Referral Notes:
- An international study suggests that an AI model applied to digital cholangioscopy may improve the accuracy, sensitivity, and specificity of diagnosing and characterizing malignant biliary strictures.
- The model may also improve biopsy targeting by generating heatmaps of malignancy-associated characteristics like papillary projections and tumor vessels.
- NYU Langone Health is the first site in the U.S. to use the model for biliary strictures and is helping adapt it to detect cancers in the pancreas and lymph nodes of the GI tract.
Differentiating between a benign and malignant biliary stricture with a cholangiogram during endoscopic retrograde chiolangiopancreatography (ERCP) can yield indeterminate results. Further characterization often requires advancing a tiny camera and forceps through the bile duct via a digital cholangioscopy, though even experienced operators can sometimes struggle to interpret the images or obtain enough tissue in the right location for a confirmative diagnosis.
“Sometimes diagnosis of a malignancy can be delayed, which is frustrating and can lead to the need for additional procedures for a patient,” says NYU Langone Health gastroenterologist Jessica Widmer, DO.
“We want to enhance tissue acquisition and make the procedure more efficient for both the patient and the physician.”
Jessica Widmer, DO
In a multicenter study in Scientific Reports, Dr. Widmer collaborated with colleagues in Portugal, Brazil, and Spain to show that an AI model applied to cholangioscopy can improve the detection and characterization of malignant biliary strictures.
“The preliminary results are quite promising,” Dr. Widmer says. “It is especially helpful in the true indeterminate biliary strictures, where it’s challenging to determine benign versus malignant changes or when the endoscopist has a strong impression, but the biopsy results do not support that impression.”
Promising Gains in Sensitivity and Specificity
Indeterminate strictures are most common in patients with primary sclerosing cholangitis (PSC), an autoimmune inflammatory condition that can eventually develop into a malignant cholangiocarcinoma, underscoring the need for better biopsies. Inflammatory masses and friability, for example, can be seen in a benign PSC, but could also be cancerous tissue.
Over the years, Dr. Widmer says, some adjunct modalities to cholangioscopy have increased the diagnostic sensitivity but compromised the specificity. By contrast, the new study found that the AI model trained on benign and malignant disease had high sensitivity and specificity.
For the study, the researchers trained and validated a convolutional neural network (CNN) on more than 96,000 images from 164 cases seen across three medical centers, and assessed its performance in detecting tumor vessels, papillary projections, nodules, and masses. Their study found that the CNN model achieved 92.9 percent accuracy, 91.7 percent sensitivity, 94.4 percent specificity, 95.1 percent positive predictive value, 93.1 percent negative predictive value, and an area under the ROC curve (AUROC) score of 0.95.
A Heatmap for Biopsies
To provide its real-time assessment of biliary tissue, the AI model interfaces with the cholangioscopy console processor via a computer app. Dr. Widmer explains that training and validating the model is an iterative process. “Videos and images captured during the procedures are used to train the model,” she says.

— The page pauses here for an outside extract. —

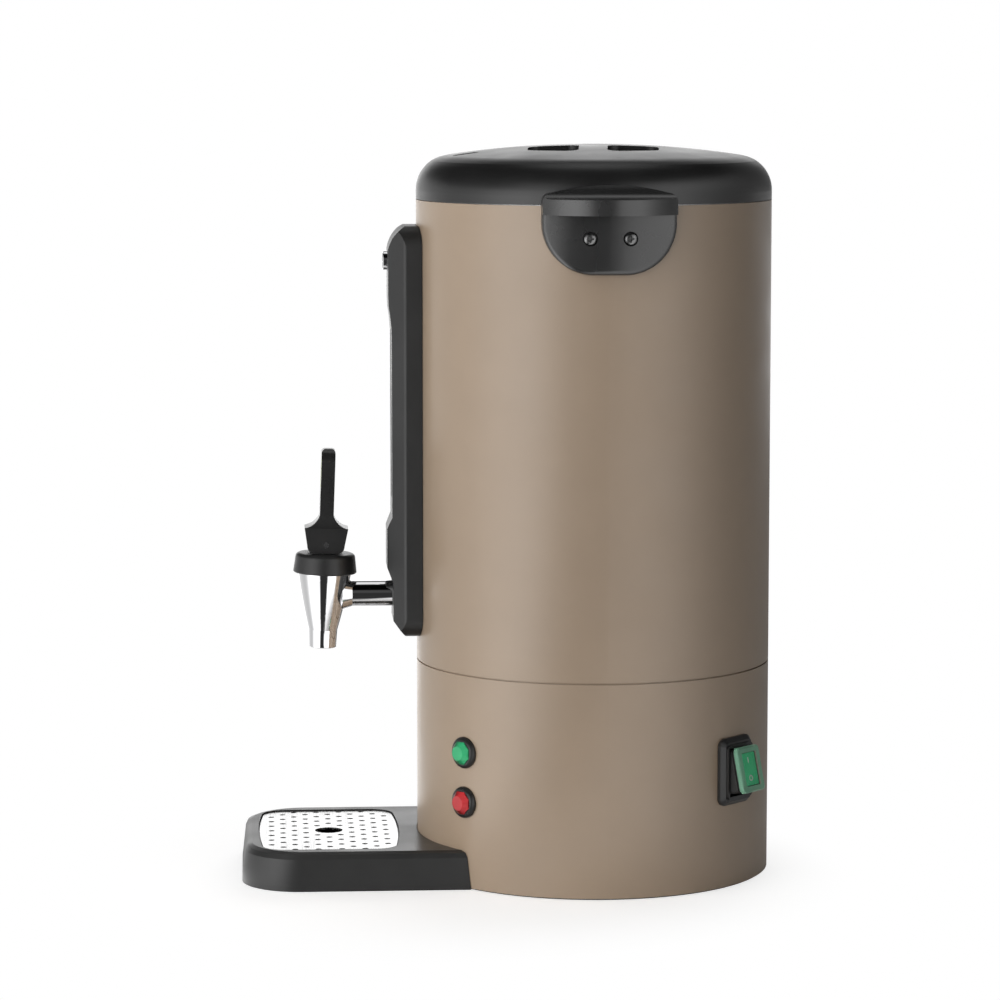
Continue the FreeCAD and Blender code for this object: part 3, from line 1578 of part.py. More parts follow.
def inlet_pin(y, rise, grow):
    """Contact pin that runs from the socket through its floor to a tab behind."""
    floor = body_radius + inlet_flange_proud - inlet_cavity_depth
    wide, thick = inlet_pin_width / 2 + grow, inlet_pin_thickness / 2 + grow
    z = inlet_height + rise
    return box((floor - inlet_floor - inlet_tab_length, floor + inlet_pin_length),
               (y - thick, y + thick), (z - wide, z + wide))


def inlet_pins():
    return [turned(inlet_pin(y, rise, 0), inlet_angle) for y, rise in inlet_pin_places()]


def inlet_screws():
    """Screws through the inlet's flange and the base shell."""
    seat = body_radius + inlet_flange_proud
    return [turned(pan_screw(m3_radius, m3_head_radius, m3_head_height, inlet_screw_length,
                             (seat, side * inlet_screw_spacing / 2, inlet_height), (1, 0, 0)), inlet_angle)
            for side in (-1, 1)]


def pump_tube():
    """Riser tube with a bell foot that stands in the tank's well."""
    outer, inner = tube_radius, tube_radius - tube_wall
    low = well_bottom
    shoulder = low + bell_height
    collar_low = basket_low - basket_collar_height
    return revolved([
        (bell_radius - tube_wall, low),
        (bell_radius, low),
        (bell_radius, low + bell_lip),
        (outer, shoulder),
        (outer, collar_low),
        (basket_collar_radius, collar_low),
        (basket_collar_radius, basket_low),
        (outer, basket_low),
        (outer, tube_top),
        (inner, tube_top),
        (inner, shoulder + bell_shift),
        (bell_radius - tube_wall, low + bell_lip + bell_shift)])


def strainer_holes(low, high, inner, outer):
    """Holes on rings that fill a disc between two radii."""
    holes = []
    count = int((outer - inner) / strainer_pitch)
    for i in range(count):
        radius = inner + strainer_pitch * (i + strainer_start)
        around = int(2 * math.pi * radius / strainer_pitch)
        for j in range(around):
            angle = 2 * math.pi * j / around
            x, y = radius * math.cos(angle), radius * math.sin(angle)
            holes.append(rod(strainer_hole, (x, y, low - 1), (x, y, high + 1)))
    return holes


def coffee_basket():
    """Perforated basket with a sleeve that slides over the riser tube."""
    bore = tube_radius + fit_gap
    sleeve = basket_sleeve_radius
    low, high = basket_low, basket_high
    basket = revolved([
        (bore, low),
        (basket_radius, low),
        (basket_radius, high),
        (basket_radius - basket_wall, high),
        (basket_radius - basket_wall, low + basket_wall),
        (sleeve, low + basket_wall),
        (sleeve, high - basket_sleeve_drop),
        (bore, high - basket_sleeve_drop)])
    return basket.cut(strainer_holes(low, low + basket_wall, sleeve + basket_wall,
                                     basket_radius - strainer_margin))


def basket_cover():
    """Perforated spreader plate on the basket."""
    low = basket_high
    bore = tube_radius + fit_gap
    cover = revolved([
        (bore, low),
        (basket_radius, low),
        (basket_radius, low + cover_rim),
        (basket_radius - cover_thickness, low + cover_rim),
        (basket_radius - cover_thickness, low + cover_thickness),
        (bore + cover_thickness, low + cover_thickness),
        (bore + cover_thickness, low + cover_rim),
        (bore, low + cover_rim)])
    return cover.cut(strainer_holes(low, low + cover_thickness, bore + strainer_margin,
                                    basket_radius - strainer_margin))


def tray_outline(inset, z):
    """Plan of the tray at one height, with round front corners and a straight back."""
    half = tray_half_width - inset
    front = -tray_front + inset
    corner = tray_corner - inset / 2
    bend = corner * (1 - math.sqrt(0.5))
    return outline([(-half, 0), (-half, front + corner),
                    ((-half + bend, front + bend), (-half + corner, front)),
                    (half - corner, front),
                    ((half - bend, front + bend), (half, front + corner)),
                    (half, 0)], xy(z))


def tray_well(grow, low, high):
    """Upright block in the plan of the well, with bowed front and back ends."""
    half = well_half_width + grow
    front, back = well_front_y - grow, well_back_y + grow
    block = extruded([(-half, front + well_bow),
                      ((0, front), (half, front + well_bow)),
                      (half, back - well_bow),
                      ((0, back), (-half, back - well_bow))], xy(low), (0, 0, high - low))
    return block.makeFillet(well_corner + grow, upright_edges(block))


def drip_tray():
    """Moulded tray that wraps the front of the base, with a well under the grid."""
    edge = tray_edge
    wall = tray_wall
    bend = tray_edge_bend * edge
    draft_at_edge = tray_draft * (tray_height - edge) / tray_height
    skirt = Part.makeLoft([tray_outline(0, 0), tray_outline(draft_at_edge, tray_height - edge)], True)
    crown = Part.makeLoft([tray_outline(draft_at_edge, tray_height - edge),
                           tray_outline(draft_at_edge + bend, tray_height - bend),
                           tray_outline(draft_at_edge + edge, tray_height)], True, True)
    body = skirt.fuse(crown).removeSplitter()
    room_top = tray_height - wall
    room = Part.makeLoft([tray_outline(wall, -1), tray_outline(wall + tray_draft, room_top)], True)
    bowl = tray_well(wall, well_floor - wall, tray_height)
    room = room.cut(bowl)
    room = room.cut(cylinder_outside(body_radius + tray_body_gap + wall))
    well = tray_well(-well_ledge, well_floor, tray_height + 1)
    seat = tray_well(0, grid_low, tray_height + 1)
    tongue = box((-tongue_width / 2, tongue_width / 2),
                 (-body_radius - 2 * wall, -body_radius + tongue_reach),
                 (tongue_low, tongue_low + tongue_height))
    tray = body.cut([room, well, seat, cylinder_outside(body_radius + tray_body_gap)])
    return tray.fuse(tongue)


def drip_grid():
    """Steel grid with staggered round holes and a larger hole under the nozzle."""
    grid = tray_well(-grid_gap, grid_low, grid_high)
    holes = [rod(grid_drain_radius, (0, well_centre_y, 0), (0, well_centre_y, tray_height))]
    half_length = well_length / 2 - grid_gap - grid_margin
    half_width = well_half_width - grid_gap - grid_margin
    rows = int(half_width / grid_row_pitch) + 1
    for column in range(grid_columns):
        y = (column - (grid_columns - 1) / 2) * grid_column_pitch
        for row in range(-rows, rows + 1):
            x = (row + 0.5 * (column % 2)) * grid_row_pitch
            corner_x = abs(x) - (half_width - grid_corner)
            corner_y = abs(y) - (half_length - grid_corner)
            past_corner = min(corner_x, corner_y) > 0 and math.hypot(corner_x, corner_y) > grid_corner
            near_drain = math.hypot(x, y) < grid_drain_radius + 2 * grid_hole_radius
            if abs(x) < half_width and not past_corner and not near_drain:
                spot = (x, y + well_centre_y)
                holes.append(rod(grid_hole_radius, (*spot, 0), (*spot, tray_height)))
    return grid.cut(holes)


pieces = {
    "outer_shell": outer_shell,
    "base_shell": base_shell,
    "inner_tank": inner_tank,
    "base_plate": base_plate,
    "base_screws": base_screws,
    "foot_ring": foot_ring,
    "heater_plate": heater_plate,
    "heater_element": heater_element,
    "heater_clamp": heater_clamp,
    "clamp_nuts": clamp_nuts,
    "thermostat": thermostat,
    "thermal_cutout": thermal_cutout,
    "sensor_nuts": sensor_nuts,
    "terminal_block": terminal_block,
    "wiring": wiring,
    "inlet_socket": inlet_socket,
    "inlet_pins": inlet_pins,
    "inlet_screws": inlet_screws,
    "switch_housing": switch_housing,
    "switch_boot": switch_boot,
    "switch_rocker": switch_rocker,
    "switch_cap": switch_cap,
    "lamp_bezels": lamp_bezels,
    "green_lens": lambda: lens(green_lamp_height),
    "red_lens": lambda: lens(red_lamp_height),
    "lamp_nuts": lamp_nuts,
    "handle_right": handle_right,
    "handle_left": lambda: turned(handle_right(), 180),
    "handle_screws": handle_screws,
    "handle_nuts": handle_nuts,
    "column_cover": column_cover,
    "column_stud": column_stud,
    "column_nut": column_nut,
    "sight_fitting": sight_fitting,
    "sight_bracket": sight_bracket,
    "sight_glass": sight_glass,
    "sight_seals": sight_seals,
    "tap_body": tap_body,
    "tap_bonnet": tap_bonnet,
    "tap_stem": tap_stem,
    "seat_cup": seat_cup,
    "tap_spring": tap_spring,
    "tap_lever": tap_lever,
    "lever_inlay": lever_inlay,
    "lever_pin": lever_pin,
    "shank_spacer": shank_spacer,
    "shank_gasket": shank_gasket,
    "shank_nut": shank_nut,
    "lid_shell": lid_shell,
    "lid_liner": lid_liner,
    "lid_seal": lid_seal,
    "lid_screws": lid_screws,
    "pump_tube": pump_tube,
    "coffee_basket": coffee_basket,
    "basket_cover": basket_cover,
    "drip_tray": drip_tray,
    "drip_grid": drip_grid,
}

os.makedirs("parts", exist_ok=True)
for name, make in pieces.items():
    made = make()
    solids = made if isinstance(made, list) else made.Solids
    shape = solids[0] if len(solids) == 1 else Part.makeCompound(solids)
    volume = sum(solid.Volume for solid in shape.Solids)
    print(f"{name}: {len(shape.Solids)} solids, {volume:.0f} mm3, valid {shape.isValid()}")
    shape.exportStep(f"parts/{name}.step")
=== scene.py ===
import math

import bmesh
import bpy
from bpy.props import FloatProperty, FloatVectorProperty, IntProperty, PointerProperty
from mathutils import Matrix, Vector


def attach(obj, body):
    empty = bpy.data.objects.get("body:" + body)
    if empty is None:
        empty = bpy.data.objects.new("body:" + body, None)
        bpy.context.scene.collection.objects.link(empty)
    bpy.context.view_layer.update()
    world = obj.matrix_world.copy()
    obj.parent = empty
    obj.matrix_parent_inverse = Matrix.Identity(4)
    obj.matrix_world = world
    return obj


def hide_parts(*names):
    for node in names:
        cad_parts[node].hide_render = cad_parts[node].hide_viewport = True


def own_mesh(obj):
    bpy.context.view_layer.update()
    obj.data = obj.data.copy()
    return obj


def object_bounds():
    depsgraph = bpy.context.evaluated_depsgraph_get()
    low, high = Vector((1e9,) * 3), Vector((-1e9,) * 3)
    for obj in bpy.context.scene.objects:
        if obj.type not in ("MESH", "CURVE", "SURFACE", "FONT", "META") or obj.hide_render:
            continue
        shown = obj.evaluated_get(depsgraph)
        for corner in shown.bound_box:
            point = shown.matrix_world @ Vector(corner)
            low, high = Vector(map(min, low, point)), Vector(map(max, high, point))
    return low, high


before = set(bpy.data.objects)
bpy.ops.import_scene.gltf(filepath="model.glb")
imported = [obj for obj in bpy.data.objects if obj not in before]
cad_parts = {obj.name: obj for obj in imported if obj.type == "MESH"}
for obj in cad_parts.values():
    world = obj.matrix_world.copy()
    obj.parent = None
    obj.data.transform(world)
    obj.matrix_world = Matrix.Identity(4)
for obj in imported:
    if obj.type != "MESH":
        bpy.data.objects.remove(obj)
cad_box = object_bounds()

bl_info = {
    "name": "Coffee urn dressing",
    "version": (1, 0, 0),
    "blender": (4, 5, 0),
    "location": "View3D > Sidebar > Coffee urn",
    "description": "Finishes and small pieces for a percolating coffee urn, and a plain studio",
    "category": "Object",
}

MICRON = 0.000001
WHITE = (1.0, 1.0, 1.0, 1.0)

# Noise scale of a moulded skin, and of the finer one on pieces a few centimetres across
PLASTIC_GRAIN = 1400.0
SMALL_GRAIN = 2500.0

# How fast brushed lines change along X, Y and Z: these run level, round the urn
LEVEL_LINES = (20.0, 20.0, 3000.0)

# Nearly all values of a noise texture lie between these
NOISE_LOW, NOISE_HIGH = 0.3, 0.7

# How near points lie to one plane, in metres, and how square on a face lies, as a cosine
FLUSH = 0.00001
SQUARE_ON = 0.99


# Settings

def colour_setting(name, description, default):
    return FloatVectorProperty(name=name, description=description, subtype="COLOR", size=3,
                               min=0.0, max=1.0, default=default)


def length_setting(name, description, default):
    return FloatProperty(name=name, description=description, subtype="DISTANCE", unit="LENGTH",
                         min=0.0, default=default)


def angle_setting(name, description, default):
    """Angle whose default is given in degrees."""
    return FloatProperty(name=name, description=description, subtype="ANGLE", unit="ROTATION",
                         default=math.radians(default))


def share_setting(name, description, default):
    return FloatProperty(name=name, description=description, subtype="FACTOR", min=0.0, max=1.0,
                         default=default)


def power_setting(name, description, default):
    return FloatProperty(name=name, description=description, subtype="POWER", unit="POWER",
                         min=0.0, default=default)


class BodySettings(bpy.types.PropertyGroup):
    """Paint, plastics and metals of the pieces outside."""
    paint: colour_setting("Paint", "Warm grey-brown of the painted steel", (0.320, 0.240, 0.170))
    paint_roughness: share_setting("Paint roughness", "Sheen of the paint, from mirror to chalk", 0.34)
    plastic: colour_setting("Plastic", "Black of the column, tap, switch and inlet", (0.018, 0.018, 0.018))
    lid: colour_setting("Lid", "Black of the lid", (0.013, 0.013, 0.013))
    handles: colour_setting("Handles", "Black of the side handles", (0.022, 0.022, 0.022))
    tray: colour_setting("Tray", "Black of the drip tray", (0.024, 0.024, 0.024))
    inlay: colour_setting("Inlay", "Lime strip in the lever", (0.30, 0.36, 0.06))
    steel: colour_setting("Steel", "Bare steel of the tank and the fixings", (0.62, 0.62, 0.62))
    screws: colour_setting("Handle screws", "Dark steel of the handles' screws", (0.18, 0.18, 0.18))
    grid: colour_setting("Grid", "Bright steel of the drip grid", (0.70, 0.70, 0.70))
    chrome: colour_setting("Chrome", "Plated metal of the tap", (0.88, 0.88, 0.89))
    spring_wire: length_setting("Spring wire", "Thickness of the spring's wire", 0.0009)
    spring_turns: IntProperty(name="Spring turns", description="Turns of the spring", min=1, default=6)
    stem_travel: length_setting("Stem travel", "How far the open tap shortens the spring", 0.0063)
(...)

Beyond its overall success in detecting malignancy, Dr. Widmer notes that the model showed promise in improving tissue acquisition by identifying papillary projections with high sensitivity and specificity. “These papillary projections and tumor vessels are the most specific indicators that we have when looking for cancer,” she explains.
“It’s very promising as compared to any of the other adjunct modalities that have come down the line in the last 10 to 15 years.”
The model, in turn, provides a visual indicator of which tissue characteristics are contributing most to the algorithm’s malignancy prediction. In this heatmap, akin to a topographical map, the color red identifies the characteristics most associated with a malignancy and thus the best place to collect a biliary biopsy.
Expanding Applications
Dr. Widmer, the first provider in the United States to use the AI model to help guide biliary stricture biopsies, has begun training the model on the pancreas as well. Her team is training the model to accurately differentiate between malignant and benign cystic lesions and between solid malignancies such as neuroendocrine tumors and adenocarcinomas.
Similarly, the team is starting to train the model on benign versus malignant lymph nodes in the GI tract.
The ultimate goal, Dr. Widmer says, is to get a diagnosis as soon as possible so that patients can get appropriate therapy, while minimizing the number of procedures that they need to undergo to establish that diagnosis.
“We want to enhance tissue acquisition and make the procedure more efficient for both the patient and the physician,” she says. “This model is helping us do that, and it’s very promising as compared to any of the other adjunct modalities that have come down the line in the last 10 to 15 years.”